A clear hinge arrives with: This fire may lick and fawn. The flame is personified as affectionate, almost pet-like, but immediately the poem corrects that softness: but it is merciless. The fire becomes a paradoxical object, a glass case—something you can see into but shouldn’t enter. The speaker’s fingers want to cross that boundary although they will melt and sag. This is not only about physical danger; it’s about the lure of revisiting what hurts. The command Do not touch reads like a warning the speaker both hears and defies, as if the past is at once forbidden and irresistible.

She imagines the reward as an “end”: no more spry hooks (the handwriting’s little snares), no more smiles, the smiles—that repeated phrase suggesting a falseness the speaker can’t stand. Even the place where the letters were kept, the attic, is supposed to become a good place now. But the poem immediately shows how hard that is. The alternative to burning is not calm remembering; it’s being trapped like a Dumb fish with one tin eye, forever watching for glints, stranded in an Arctic between this wish and that wish. The tension sharpens: burn to escape obsession, or keep the relics and remain suspended in a cold, vigilant half-life.

From letters to “carbon birds”: beauty without message

Once the paper is burned, it doesn’t simply disappear; it changes species. The speaker pokes at carbon birds while wearing a housedress, a deliberately ordinary detail that makes the scene more unsettling: the domestic self managing an elemental, almost ritual act. These burnt remnants are more beautiful than her bodiless owl—a startling comparison that makes the old self (or the inward, watchful mind) seem ghostly and less consoling than literal ash.

Yet the consolation is limited. The birds are Rising and flying, but blinded. They could become coal angels, messengers, but they have nothing to say. The speaker insists, I have seen to that, claiming agency: she has prevented the past from delivering its message. Still, the need for message remains in the very image of “angels.” The poem can’t stop itself from imagining the burned letters as communicative beings even as it tries to silence them.
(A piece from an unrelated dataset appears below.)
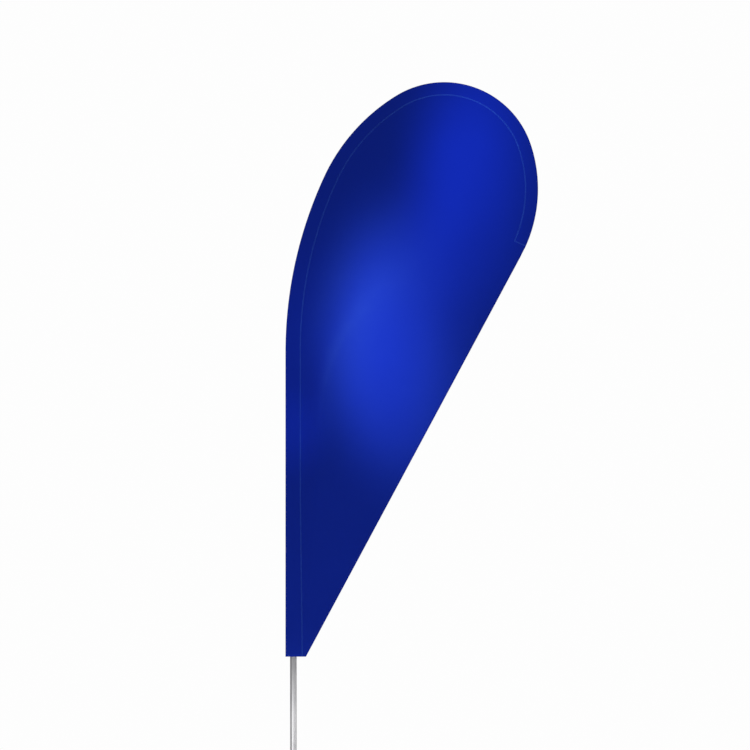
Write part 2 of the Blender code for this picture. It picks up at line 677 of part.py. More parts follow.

Garden burial: cabbage dreams, a foetus, and a wilting name

The poem then moves the ash into the living world. With the butt of a rake, the speaker spreads papers that breathe like people among yellow lettuces and German cabbage. This is more than disposal—it’s composting memory into growth, but growth that feels uncanny. The cabbage is Involved in it's weird blue dreams, and even Involved in a foetus: the garden becomes a site of gestation and mutating life. Burning was supposed to be an ending; instead, the poem imagines the remnants entering reproduction, seeping into future forms.

Then comes a concentrated shock: And a name with black edges that Wilts at my foot. The name is treated like a flower—Sinuous orchis—yet it’s also edged in black, already mourning itself. The speaker is trying to kill the name by burning its letters, but the name persists as an organic presence, something that can “wilt” yet also remains insistently there, at her feet, in her immediate space.

How far does the fire go?

If the fire is a chosen mercylessness, why does the poem keep giving the ashes wings, breath, dreams, and a foetus? The speaker can destroy the paper, even mute it into nothing to say, but the poem behaves as if meaning is harder to burn than matter. The more the speaker insists on control—I have seen to that—the more the world in the poem becomes animated, crowded with afterlives.

The fox scene: pain as the poem’s “immortality”

In the final movement, the poem refuses closure altogether. Warm rain greases the speaker’s hair and extinguishes nothing, and her body turns luminous: My veins glow like trees. This isn’t calm healing; it’s heightened sensation, the world electrically alive. Then, abruptly, the vision externalizes into raw violence: The dogs are tearing a fox. The act is presented as an analogy—This is what it is like—as if the speaker has found the truest image for what burning the letters really feels like: not tidying up, but ripping something living open.

The description of the fox’s suffering is relentless: A red burst and a cry that does not stop, coming from a ripped bag. Even the fox’s dead eye and stuffed expression cannot end the sound; the cry continues, Dyeing the air and teaching the world—clouds, leaves, water—what immortality is. The poem’s last insistence, That it is immortal, lands like a bitter verdict: what lasts is not the romance preserved in letters but the naked fact of hurt, the kind of pain that becomes atmospheric and instructive, impossible to stamp out. Burning, in this light, isn’t an exorcism; it’s a way of releasing the past into a larger, impersonal permanence.